Once upon a time Intel invented a new instruction - "RDTSC". Intel weren't stupid and knew that access to such precise timing would be a security problem, so they also provided a flag in CR4 that an OS can use to prevent CPL=3 code from being able to use the RDTSC instruction, and in the "Volume 3: System Programming Guide" (starting from the very first version that mentioned the time stamp counter) they wrote (highlighting is mine):

Intel in 1995 wrote:

A secure operating system would set the TSD flag during system initialization to disable user access to the time stamp counter. An operating system that disables user access to the timestamp counter should emulate the instruction through a user-accessible programming interface.

This same warning (using the exact same wording) has existed in every single version of the Intel manuals since, and still exists today.

Sadly; incompetent morons ignored Intel then and continued to ignore Intel since. The end result is that every 6 months or so (for a period of over 20 years) there's yet another white-paper showing yet another security problem that relies on very precise timing side-channels that could've and should've been impossible.

Cheers,

Brendan

SpyderTL · **Joined:** Sun Sep 19, 2010 10:05 pm **Posts:** 1074

I recently watched a YouTube video on the CCCGen channel about measuring the timings of memory access to both find memory addresses that have been used by the OS, and also to communicate between processes by having one process either access memory or clear cache entries, and the second process measure how long it takes to access the same memory to determine if the access was slow (meaning the bit would be a 1) or fast (meaning the bit would be a 0).

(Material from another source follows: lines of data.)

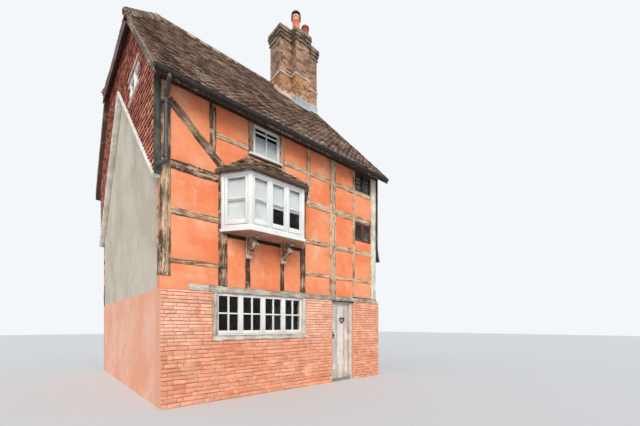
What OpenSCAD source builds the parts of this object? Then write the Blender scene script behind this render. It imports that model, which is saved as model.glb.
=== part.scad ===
// Half timbered house of a terrace: painted brick below, oak frame with limewashed panels above,
// canted oriel on scroll brackets, steep tiled roof with a half hip, cruciform brick chimney.
// Millimetres, +Z up, origin on the ground under the middle of the plan, street front towards -Y.
// Inside house() places are measured from the left end of the front: X along it, Y into the house.

/* [Plan] */
// Length of the timber frame along the street
house_l = 6160; // [6000:10:6500]
// Depth of the timber frame from front to rear
house_d = 6800; // [6400:20:7400]
// Thickness of the timber framed walls
wall_t = 200; // [160:10:240]
// Thickness of the brick walls of the ground floor
brick_t = 340; // [300:10:400]
// How far the brick stands in front of the frame, front and rear
brick_proud = 25; // [10:5:40]
// How far the brick stands out beyond the frame at the free right end
brick_end = 95; // [40:5:120]
// Depth of the panels behind the face of the timbers
panel_recess = 14; // [4:2:30]

/* [Levels] */
// Top of the brick walls above the ground
brick_top = 2200; // [2150:10:2260]
// Height of the beam that lies on the brick
beam_h = 130; // [100:5:150]
// Underside of the low rail
low_rail_z = 2790; // [2700:10:2900]
// Height of the low rail
low_rail_h = 90; // [60:5:120]
// Underside of the middle rail
mid_rail_z = 3600; // [3500:10:3700]
// Height of the middle rail
mid_rail_h = 130; // [100:5:160]
// Underside of the main rail, at the upper floor
main_rail_z = 4540; // [4480:10:4580]
// Height of the main rail
main_rail_h = 180; // [150:5:210]
// Underside of the high rail
high_rail_z = 5340; // [5300:10:5400]
// Height of the high rail
high_rail_h = 120; // [90:5:140]
// How much lower the low and main rails of the left bay lie
left_step = 100; // [60:5:120]
// Underside of the wall plates under the eaves
plate_z = 6000; // [5950:10:6100]
// Height of the decayed foot under the left corner post
decayed_foot_h = 120; // [60:10:200]
// Thickness of the ground floor
ground_floor_t = 50; // [40:5:60]
// Thickness of the loft floor
loft_floor_t = 120; // [80:5:160]

/* [Timbers] */
// Width of the left corner post
left_corner_w = 180; // [150:5:220]
// Width of the right corner post
right_corner_w = 230; // [200:5:260]
// Left edge of the post at the left of the oriel
oriel_post_x = 1100; // [1080:10:1140]
// Width of the post at the left of the oriel
oriel_post_w = 190; // [160:5:210]
// Left edge of the post at the right of the oriel
pier_post_x = 3210; // [3180:10:3240]
// Width of the post at the right of the oriel
pier_post_w = 160; // [140:5:180]
// Height of the hidden beam over the oriel
over_beam_h = 160; // [120:5:180]
// How far that beam lies above the underside of the main rail
over_beam_rise = 100; // [80:5:130]
// Left edge of the big post beside the door
door_post_x = 4220; // [4200:5:4250]
// Width of the big post beside the door
door_post_w = 220; // [180:5:230]
// Width of the slender stud beside the two small windows
slender_w = 80; // [60:5:100]
// Width of each small window at the right
small_window_w = 720; // [640:10:740]
// Left edge of the stud that stands on the brace
brace_stud_x = 920; // [860:10:940]
// Width of the stud that stands on the brace
brace_stud_w = 125; // [100:5:140]
// Width of the brace
brace_w = 160; // [130:5:180]
// Height of the brace on the corner post
brace_top_z = 5680; // [5600:10:5760]
// Left edge of the upper stud at the right of the oriel
upper_stud_x = 3420; // [3400:10:3460]
// Width of the upper stud at the right of the oriel
upper_stud_w = 110; // [90:5:130]
// Width of the studs behind the scroll brackets
bracket_stud_w = 110; // [100:5:130]
// Open joint between the beams on the brick
beam_joint = 3; // [2:1:6]
// Distance from the corner post to the first beam on the brick
beam_start = 320; // [280:10:360]
// How far the beam over the ground window starts before the window
window_beam_lap = 70; // [50:5:90]
// How far that beam runs on past the post at the right of the oriel
post_beam_lap = 20; // [10:5:40]
// How far the beam over the door starts before the door frame
door_beam_lap = 20; // [10:5:40]

/* [Ground window] */
// Left edge of the ground window's surround
ground_window_x = 963; // [940:10:1000]
// Width of the ground window with its surround
ground_window_w = 2407; // [2300:10:2440]
// Underside of the ground window's timber sill
ground_window_z = 1210; // [1150:10:1260]
// Height of the timber sill
ground_sill_h = 110; // [80:5:130]
// Width of the timber jambs
ground_jamb_w = 105; // [90:5:130]
// How far the timber sill stands out of the brick
ground_sill_out = 30; // [15:5:50]
// Width of the members of a window frame
frame_w = 45; // [35:5:55]
// Width of the posts between the lights of the ground window
ground_mullion_w = 110; // [80:5:130]
// Depth of a window frame, front to back
frame_d = 60; // [50:5:80]
// Thickness of the glass
glass_t = 6; // [4:1:8]
// How far a window frame lies behind the face of the wall
frame_y = 20; // [10:5:40]

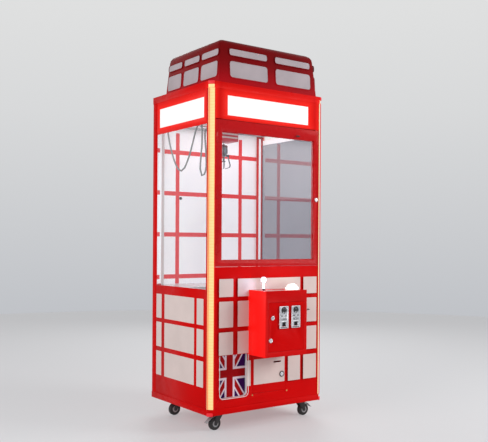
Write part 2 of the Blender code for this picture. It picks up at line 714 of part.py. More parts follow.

I think they said that they got up to 75Kbps using this approach... Pretty fascinating stuff. Unfortunately, that channel has been (quite recently) shut down by YouTube for breaking TOS, somehow.

EDIT: Found it. https://www.youtube.com/watch?v=iS8YPDuZbKM

OSwhatever · **Joined:** Mon Jul 05, 2010 4:15 pm **Posts:** 595

Is there a good reason cache flush instructions should be available to user space at all?

Brendan · **Posted:** Wed Feb 15, 2017 10:06 pm

Hi,

OSwhatever wrote:

Is there a good reason cache flush instructions should be available to user space at all?

CLFLUSH (and the non-temporal moves that came later) are important for performance in cases where the data you touched recently won't be data you need again soon (especially when it's a lot of data you won't need again soon). They're an effective work around for pathological cases caused by the cache's "least recently used eviction" algorithm that are needed to avoid potentially severe performance problems.

There are also a few other uses - mostly, in code that benchmarks RAM chip latency and/or code that tests if RAM is faulty; where you don't want to accidentally test the CPUs cache and not test RAM.

If CLFLUSH was only allowed at CPL=0 and you had a kernel API function to do it instead, then the only thing it'd do is make good code much slower (because it's mostly used inside loops in performance critical code that processes a large amount of data, the overhead of an exception of kernel API call would be disastrous); and bad/malicious code would just use the kernel API function. If you didn't allow CLFLUSH (or non-temporal moves) at all (disabled with no alternative provided by kernel) you'd be stuck with the potentially severe performance problems (and it'd be harder to benchmark or test RAM).

Note that there is no actual security problem with CLFLUSH itself. There's a security problem caused by dodgy RAM chips ("rowhammer") where even good/non-malicious software can cause unintended RAM corruption; and there's a problem with "too precise timing" that leads to all kinds of timing side-channels (including data caches, and instruction caches, and TLBs, and shared resources in "attacker and victim sharing core" SMT cases, and ....).

The simple solution is for the kernel to disable RDTSC (and RDTSCP) at CPL=3 and either emulate them (for backward compatibility) or provide kernel API function/s. This allows kernel to nerf precision and/or nerf accuracy (and make a lot of timing side-channels far less practical). It also allows kernel to avoid the "unsynchronised time stamp on different CPUs" problem and/or allows kernel to provide a more convenient calibrated time stamp (that doesn't depend on CPU speed - e.g. always "microseconds since something" for all CPUs in all power saving states).

Cheers,

Brendan

Sik · **Joined:** Wed Aug 17, 2016 4:55 am **Posts:** 251

Brendan wrote:

Note that there is no actual security problem with CLFLUSH itself. There's a security problem caused by dodgy RAM chips ("rowhammer") where even good/non-malicious software can cause unintended RAM corruption; and there's a problem with "too precise timing" that leads to all kinds of timing side-channels (including data caches, and instruction caches, and TLBs, and shared resources in "attacker and victim sharing core" SMT cases, and ....).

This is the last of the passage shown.